How interesting: Two weeks before Christmas, with all the world watching, Patti Smith falters on the one line in this song that speaks of the birth of Christ, and that goes on to describe His violent, sacrificial death. By faltering, the singer draws special attention to these events. Naturally she experienced her lapse as a failure, but God shone through her weakness to glorify His Son. Indeed, as Smith herself later testified, “As I took my seat, I felt the humiliating sting of failure, but also the strange realization that I had somehow entered and truly lived the world of the lyrics.”
That morning in Stockholm, she had awoken with some anxiety. It was pouring rain and continued to rain heavily. What is this “hard rain” that she would sing about, that Dylan had prophesied would fall? Weeping, certainly. Also floods, hail, natural disasters. Last year on the Canadian prairies many farmers saw their best crop in years wiped out in fifteen minutes of hail. The hard rain is devastating, heartbreaking, overwhelming, and in each of our lives, and regularly in world history, the hard rain’s a-gonna fall. And finally it will fall with such earthshattering, apocalyptic force that the world will end.
This is an early Dylan song, written and recorded in 1962. Despite the Christian symbolism, it wasn’t until sixteen years later, in November 1978, that Bob Dylan met Christ. The following year he released an album of entirely Christian songs entitled “Slow Train Coming,” the title track of which is strongly reminiscent of the earlier “Hard Rain,” for “There’s a slow, slow train coming up around the bend.”

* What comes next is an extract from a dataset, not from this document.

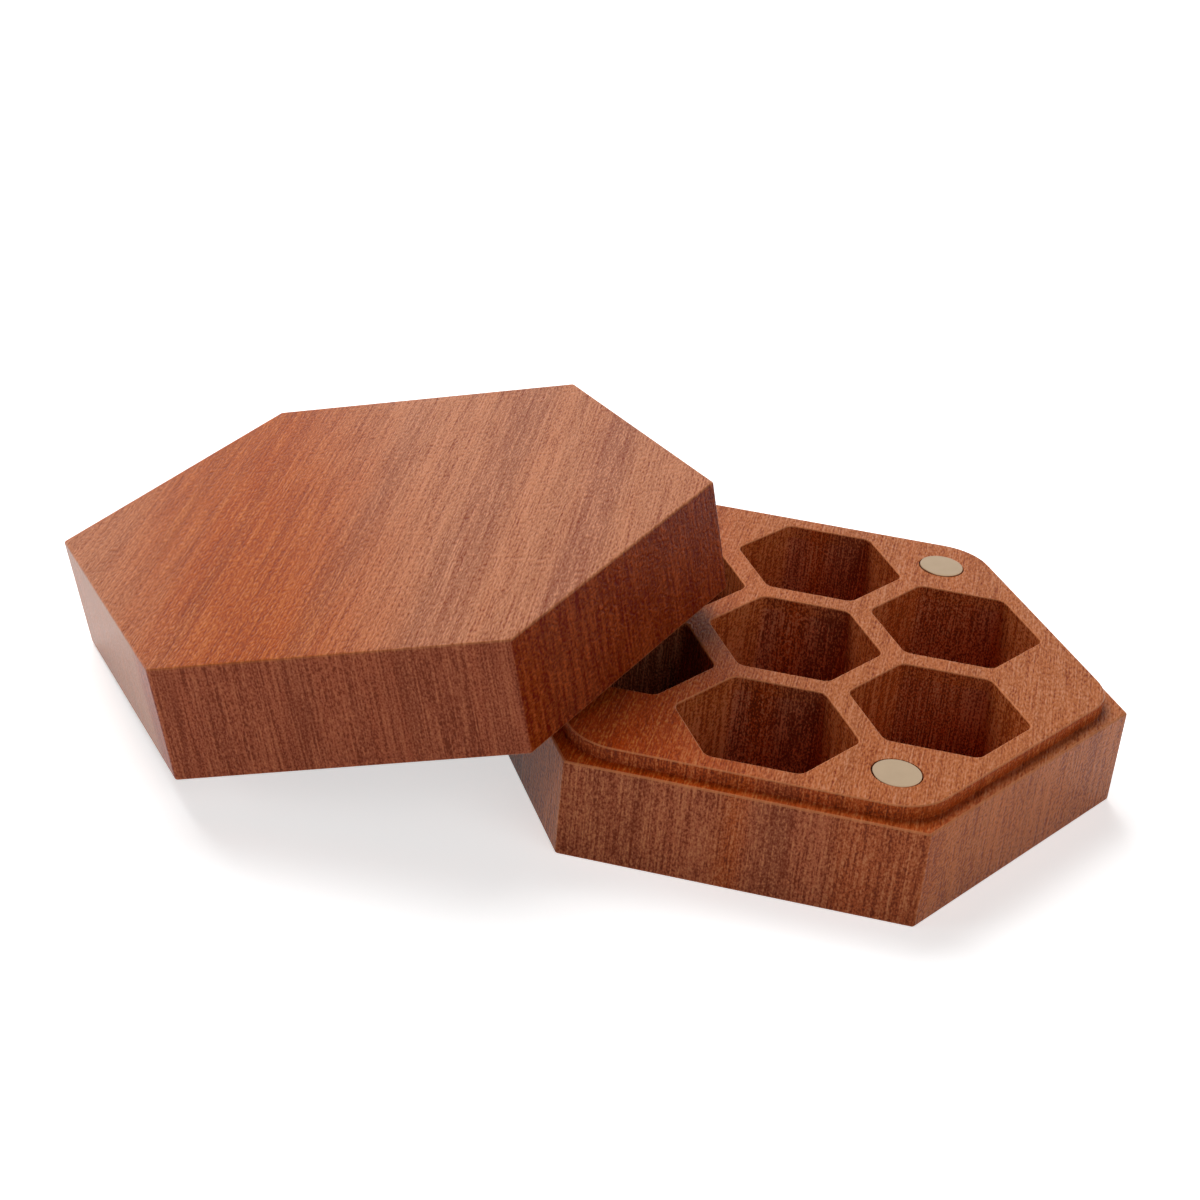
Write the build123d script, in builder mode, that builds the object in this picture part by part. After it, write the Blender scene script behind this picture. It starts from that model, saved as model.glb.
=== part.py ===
from build123d import *
import os
from math import cos, radians, sin, sqrt

# A hexagonal hardwood box for one set of polyhedral dice, in millimetres.
# It has two thick halves, a base and a lid, each milled from one solid block.
# The base stands flat, with the origin at the centre of its underside and +Z up.
# Corners of both halves lie at 0, 60, ... 300 degrees, so the front face looks along -Y.
# The lid lies askew beside the base: its left corner is down on the table and the
# rest of it leans on the base's lip.

os.makedirs("parts", exist_ok=True)

# Pockets, one for each die
pocket_across_flats = 26.5
pocket_corner_radius = 2.0
pocket_wall = 4.25

# Plan of the halves, outwards from the ring of pockets
edge_land = 3.6
shelf_width = 2.4
lip_corner_radius = 10.0

# Heights
base_height = 20.0
base_floor = 3.0
lip_height = 2.5
lid_height = 20.5
lid_skin = 4.0

# Fit of the lid's recess over the base's lip
recess_side_clearance = 0.3
recess_headroom = 0.5

# Sanded edges
upright_edge_radius = 0.6
outer_edge_radius = 0.4
rim_edge_radius = 0.3

# Disc magnets, glued into blind holes
magnet_diameter = 8.0
magnet_thickness = 3.0
magnet_edge_radius = 0.25
magnet_hole_gap = 0.2
base_magnet_stand = {"front": 0.1, "back": 0.3, "left": 0.1}
lid_magnet_inset = 0.3

# How the lid was put down: its heading, and where its inner land meets the lip's
# left corner, measured from the point where three pocket walls join
lid_heading = 8.02
contact_inset = 0.67
contact_side = 2.44
rest_gap = 0.1

# Angles shared by both halves
ring_start = 30
magnet_angle = {"front": -60, "back": 60, "left": 180}

# Sizes that follow
half_corner = radians(30)
pocket_apothem = pocket_across_flats / 2
pocket_pitch = pocket_across_flats + pocket_wall
wall_joint_radius = pocket_pitch / sqrt(3)
lip_apothem = pocket_pitch + pocket_apothem + edge_land
outer_apothem = lip_apothem + shelf_width
corner_reach = outer_apothem / cos(half_corner)
lip_arc_centre = (lip_apothem - lip_corner_radius) / cos(half_corner)
shelf_height = base_height - lip_height
recess_apothem = lip_apothem + recess_side_clearance
recess_corner_radius = lip_corner_radius + recess_side_clearance
recess_depth = lip_height + recess_headroom
lid_pocket_depth = lid_height - lid_skin - recess_depth
pocket_ring_edge = pocket_pitch / 2 + pocket_apothem
magnet_circle = (lip_apothem + pocket_ring_edge) / 2 / cos(half_corner)
magnet_hole_radius = magnet_diameter / 2 + magnet_hole_gap
base_hole_depth = magnet_thickness - min(base_magnet_stand.values())
lid_hole_depth = magnet_thickness + lid_magnet_inset


def hexagon(apothem):
    """A hexagon with corners at 0, 60, ... degrees in the open sketch."""
    RegularPolygon(apothem, 6, major_radius=False)


def pocket_hexagons():
    """One pocket in the middle and six around it, all turned the same way."""
    hexagon(pocket_apothem)
    with PolarLocations(pocket_pitch, 6, start_angle=ring_start, rotate=False):
        hexagon(pocket_apothem)


def magnet_circle_at(side, radius):
    """A circle in the open sketch, at one of the magnets' three corners."""
    with PolarLocations(magnet_circle, 1, start_angle=magnet_angle[side]):
        Circle(radius)


def lid_plane(slope_x, slope_y):
    """The lid's rim plane at these slopes, its inner land on the lip's left corner."""
    heading = radians(lid_heading)
    rise = slope_x * cos(heading) + slope_y * sin(heading)
    forward = Vector(cos(heading), sin(heading), rise)
    upward = Vector(-slope_x, -slope_y, 1)
    downhill = Vector(-slope_x, -slope_y, 0).normalized()
    lip_corner = Vector(-lip_arc_centre, 0, base_height + rest_gap)
    touch = lip_corner + downhill * lip_corner_radius
    tilted = Plane(origin=(0, 0, 0), x_dir=forward, z_dir=upward)
    contact = Vector(wall_joint_radius - contact_inset, contact_side, recess_depth)
    return Plane(
        origin=touch - tilted.from_local_coords(contact),
        x_dir=forward,
        z_dir=upward,
    )


def support_errors(slope_x, slope_y):
    """How far the lid's left corner and its front right rim miss their supports."""
    rim = lid_plane(slope_x, slope_y)
    left_corner = rim.from_local_coords(Vector(-corner_reach, 0, 0))
    side = radians(-30)
    on_edge = Vector(recess_apothem * cos(side), recess_apothem * sin(side), 0)
    edge_start = rim.from_local_coords(on_edge)
    edge_end = rim.from_local_coords(on_edge + Vector(-sin(side), cos(side), 0))
    along = edge_end - edge_start
    lip_normal = Vector(cos(radians(-150)), sin(radians(-150)), 0)
    steps = (lip_apothem - edge_start.dot(lip_normal)) / along.dot(lip_normal)
    crossing = edge_start + along * steps
    return (
        left_corner.Z - rest_gap,
        crossing.Z - base_height - rest_gap,
    )


def leaning_plane():
    """The rim plane at which the lid touches table and lip, by Newton's method."""
    slope_x = 0.23
    slope_y = 0.05
    nudge = 1e-5
    for _ in range(12):
        corner, rim = support_errors(slope_x, slope_y)
        corner_x, rim_x = support_errors(slope_x + nudge, slope_y)
        corner_y, rim_y = support_errors(slope_x, slope_y + nudge)
        a = (corner_x - corner) / nudge
        b = (corner_y - corner) / nudge
        c = (rim_x - rim) / nudge
        d = (rim_y - rim) / nudge
        determinant = a * d - b * c
        slope_x -= (d * corner - b * rim) / determinant
        slope_y -= (a * rim - c * corner) / determinant
    return lid_plane(slope_x, slope_y)


def finish(piece, name):
    """Name a finished piece and write it."""
    piece.part.label = name
    export_step(piece.part, f"parts/{name}.step")


# Base: outer block, stepped lip, pockets and blind magnet holes
with BuildPart() as base_block:
    with BuildSketch(Plane.XY):
        hexagon(outer_apothem)
    extrude(amount=shelf_height)
    fillet(base_block.edges().filter_by(Axis.Z), upright_edge_radius)
    outline_faces = base_block.faces().filter_by(Axis.Z)
    fillet(outline_faces.edges(), outer_edge_radius)
    with BuildSketch(Plane.XY.offset(shelf_height)) as lip_outline:
        hexagon(lip_apothem)
        fillet(lip_outline.vertices(), lip_corner_radius)
    extrude(amount=lip_height)
    with BuildSketch(Plane.XY.offset(base_height)) as base_pockets:
        pocket_hexagons()
        fillet(base_pockets.vertices(), pocket_corner_radius)
    extrude(amount=base_floor - base_height, mode=Mode.SUBTRACT)
    lip_top = base_block.faces().sort_by(Axis.Z)[-1]
    fillet(lip_top.edges(), rim_edge_radius)
    with BuildSketch(Plane.XY.offset(base_height)):
        for side in magnet_angle:
            magnet_circle_at(side, magnet_hole_radius)
    extrude(amount=-base_hole_depth, mode=Mode.SUBTRACT)
finish(base_block, "base_block")

# Lid: outer block, recess for the lip, matching pockets and blind magnet holes
lid_rim = leaning_plane()
lid_axis = Axis(lid_rim.origin, lid_rim.z_dir)
lid_ceiling = lid_rim.offset(recess_depth)

with BuildPart() as lid_block:
    with BuildSketch(lid_rim):
        hexagon(outer_apothem)
    extrude(amount=lid_height)
    fillet(lid_block.edges().filter_by(lid_axis), upright_edge_radius)
    outline_faces = lid_block.faces().filter_by(lid_axis)
    fillet(outline_faces.edges(), outer_edge_radius)
    with BuildSketch(lid_rim) as recess_outline:
        hexagon(recess_apothem)
        fillet(recess_outline.vertices(), recess_corner_radius)
    extrude(amount=recess_depth, mode=Mode.SUBTRACT)
    with BuildSketch(lid_ceiling) as lid_pockets:
        pocket_hexagons()
        fillet(lid_pockets.vertices(), pocket_corner_radius)
    extrude(amount=lid_pocket_depth, mode=Mode.SUBTRACT)
    rim_face, ceiling_face = lid_block.faces().filter_by(lid_axis).sort_by(lid_axis)[:2]
    mouths = ceiling_face.inner_wires().edges()
    fillet(rim_face.inner_wires().edges() + mouths, rim_edge_radius)
    with BuildSketch(lid_ceiling):
        for side in magnet_angle:
            magnet_circle_at(side, magnet_hole_radius)
    extrude(amount=lid_hole_depth, mode=Mode.SUBTRACT)
finish(lid_block, "lid_block")

# Magnets: three in the base's lip, three in the lid's ceiling, at the same corners
for side in magnet_angle:
    bottom_height = base_height + base_magnet_stand[side] - magnet_thickness
    with BuildPart() as base_magnet:
        with BuildSketch(Plane.XY.offset(bottom_height)):
            magnet_circle_at(side, magnet_diameter / 2)
        extrude(amount=magnet_thickness)
        fillet(base_magnet.edges().filter_by(GeomType.CIRCLE), magnet_edge_radius)
    finish(base_magnet, f"base_magnet_{side}")

for side in magnet_angle:
    with BuildPart() as lid_magnet:
        with BuildSketch(lid_ceiling.offset(lid_magnet_inset)):
            magnet_circle_at(side, magnet_diameter / 2)
        extrude(amount=magnet_thickness)
        fillet(lid_magnet.edges().filter_by(GeomType.CIRCLE), magnet_edge_radius)
    finish(lid_magnet, f"lid_magnet_{side}")

print("closed height", shelf_height + lid_height)
print("across flats", 2 * outer_apothem, "across corners", round(2 * corner_reach, 2))
print("lid rim centre", lid_rim.origin, "normal", lid_rim.z_dir, "x", lid_rim.x_dir)
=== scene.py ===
from math import cos, pi, radians, sin

import bpy
from mathutils import Matrix, Vector


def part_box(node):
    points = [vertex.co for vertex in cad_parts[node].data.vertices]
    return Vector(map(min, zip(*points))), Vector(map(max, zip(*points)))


# A hexagonal hardwood dice box on a white floor, in metres.
# The two wooden halves and the six magnets are the frame's own pieces, and each gets its
# finish here. The wood is solid: its grain is a pattern in space that runs on from the
# top face down the sides and into the pockets.

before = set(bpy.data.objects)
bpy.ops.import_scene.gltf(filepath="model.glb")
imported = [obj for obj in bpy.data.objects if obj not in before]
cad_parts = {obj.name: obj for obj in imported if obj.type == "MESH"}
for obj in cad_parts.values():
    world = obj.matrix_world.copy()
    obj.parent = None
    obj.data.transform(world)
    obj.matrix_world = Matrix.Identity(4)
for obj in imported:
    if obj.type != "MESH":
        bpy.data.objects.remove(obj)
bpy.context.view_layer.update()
bpy.ops.object.select_all(action="DESELECT")

# Each half has a magnet in three of its corners
magnet_sides = ("front", "back", "left")

# The camera that took the photograph
camera_place = Vector((0.02694, -0.34007, 0.20199))
camera_heading = radians(10.306)
camera_drop = radians(27.764)
camera_roll = radians(5.840)
camera_lens = 66.596
sensor_width = 36.0
nearest_seen = 0.01
farthest_seen = 20.0

# Studio: a strong softbox behind on the left, a small low one on the left and a weaker
# one in front on the right, each with its azimuth, elevation, power and size
lamps = {
    "back_left_softbox": (130, 50, 16.2, 1.0),
    "low_left_softbox": (206, 14, 2.75, 0.5),
    "front_right_softbox": (318, 28, 3.75, 1.0),
}
lamp_distance = 1.20
lit_point = Vector((-0.03, 0.0, 0.01))
room_light = 0.015
background_colour = (1.0, 1.0, 1.0)

# Floor: its paint, and its glow for the camera. The glow is weak near the box, where the
# shadow has to show, and turns into the background between these distances.
floor_size = 6.0
floor_colour = (0.95, 0.95, 0.95)
floor_glow = (0.60, 0.60, 0.60)
glow_distances = (0.20, 0.60)

# Lengths in the wood are in millimetres from the middle of a half's three magnets, across
# its fibres, along them and up. The lid's fibres are turned a little.
metres_per_millimetre = 0.001
grain_turns = {"base": 0.0, "lid": radians(3.5)}

# Upright faces near a half's middle belong to its pockets. These are the squares of the
# distances where that starts and from where it is complete.
pocket_ring = (2170.0, 2080.0)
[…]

Dylan’s encounter with the Lord happened in a hotel room in Tucson, Arizona. He was having a difficult time on tour. He knew he needed something—“something that I didn’t have before.” At his previous performance, in San Diego, someone had tossed a silver cross onto the stage. That night in Tucson, he said later, “I looked in my pocket and I had this cross,” and at that point he experienced a vision of Christ: “Jesus did appear to me as King of Kings and Lord of Lords. There was a presence in the room that couldn’t have been anybody but Jesus … Jesus put his hand on me. It was a physical thing. I felt it. I felt it all over me. I felt my whole body tremble. The glory of the Lord knocked me down and picked me up.” (1)
From over half a century of Dylan songs, why did Patti Smith choose “A Hard Rain’s A-Gonna Fall” to perform at the Nobel ceremony? Simply because it was a favorite, she said, one she’d loved since she was a teenager. But more than that, I believe, it’s one that proclaims Dylan’s central mission, his vocation, with peculiar clarity and power. Listen to the final stanza:
And what’ll you do now, my blue-eyed son?
And what’ll you do now my darling young one?
I’m a-goin’ back out ‘fore the rain starts a-fallin’
I’ll walk to the depths of the deepest black forest …
Where hunger is ugly, where souls are forgotten
Where black is the color, where none is the number
And I’ll tell and speak it and think it and breathe it
And reflect from the mountain so all souls can see it
And I’ll stand on the ocean until I start sinkin’
But I’ll know my song well before I start singing
And it’s a hard, it’s a hard, it’s a hard, and it’s a hard
It’s a hard rain’s a-gonna fall.
Dylan’s calling, which he has faithfully fulfilled, was to make songs that often go into the heart of the hardest, darkest places, never shrinking from suffering and evil, and so to tell the world the truth about itself. This was also the mission of Jesus. It’s the reason for Good Friday. And it should be the mission of every Christian. As we reach into our pockets and take up the silver cross of Christ, a hard rain’s a-gonna fall. It’s going to fall anyway, and the way to face it is with honesty, humility, courage, and faith, not being afraid of our own failings but letting Christ shine through them.
The morning following the Stockholm ceremony, in the breakfast room of the hotel, Patti Smith was greeted by many of the Nobel laureates. Later she wrote: “They told me I did a good job. I wish I would have done better, I said. No, no, they replied, none of us wish that. For us, your performance seemed a metaphor for our own struggles.”
It’s been said that we connect with others more through our weaknesses than our strengths. On Good Friday, God connected with the world through His “darling young one,” who went “where souls are forgotten, where black is the color.” The hard rain fell on Him. He took it, and He poured out the red, refreshing rain from His own heart.
(1) Heylin, Clinton. Bob Dylan: Behind the Shades Revisited, pp. 491–502. HarperCollins, 2003.